Это была блестящая партия. Но в этой семье не было того, что есть у нас.
– Чего же? – успокоился отец, тронутый речью дочери.
– Они не могли поговорить друг с другом и спокойно рассудить, что делать дальше. И сейчас, когда я сама стала матерью, думаю, что сделала бы всё ради своего ребёнка. Превыше долга. Превыше громкого имени. Если бы он был болен, я бы лечила его, а не прятала по подвалам и делала вид, будто его не существует. Я бы стеснялась этого, ведь это моя самая большая любовь.
И потому я приняла одно решение.
Пятница
Так появилось решение переделать главный дом в клинику для психически больных людей, чтобы не скрывать свои проблемы, приводя в дальнейшем к пагубным последствиям.
Мериэнн выходила из кареты. Шрам на её щеке превратился с течением времени в еле заметную бледную полосу. За ней последовал бойкий мальчишка, который тут стал носиться по окрестностям, озираясь по сторонам.
«Это же её ребёнок!»
«Наследник состояния Бенетов!»
«Как бы он не перенял их болезни…»
«Может она для него и построила эту клинику? На будущее?»

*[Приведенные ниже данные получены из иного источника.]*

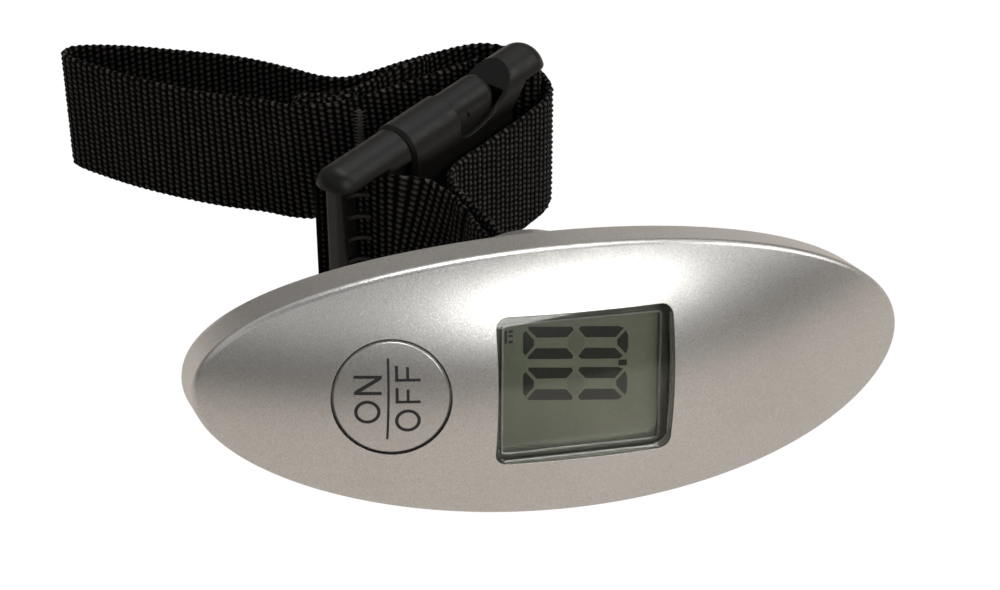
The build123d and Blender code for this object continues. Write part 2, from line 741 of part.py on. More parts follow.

«Что ты говоришь? Прекрати!»
Профессор, увидев приближающуюся госпожу, выпрямился и, затем, учтиво поклонился:
– Для меня большая честь встретить вас. Огромная благодарность за такой щедрый дар.
– Вы сохранили картины, как я и просила?
– Конечно. Галерею переделали под мой кабинет, потому никто, кроме меня, не сможет прийти к ним. Они в полной безопасности.
– Хорошо. Тогда сейчас, с вашего позволения, внесу небольшую деталь. А вы уже распорядитесь, куда их повесить.
– Конечно!
Из крыши кареты начали распутывать верёвки и, две картины, устланные плотной тканью, предстали взору толпе. Это были портреты Хейвуда и уменьшенная копия портрета Анжелики:
– Теперь, пожалуй, всё на местах! – прошептала, улыбаясь, Мериэнн и протянула символические ключи от дома профессору.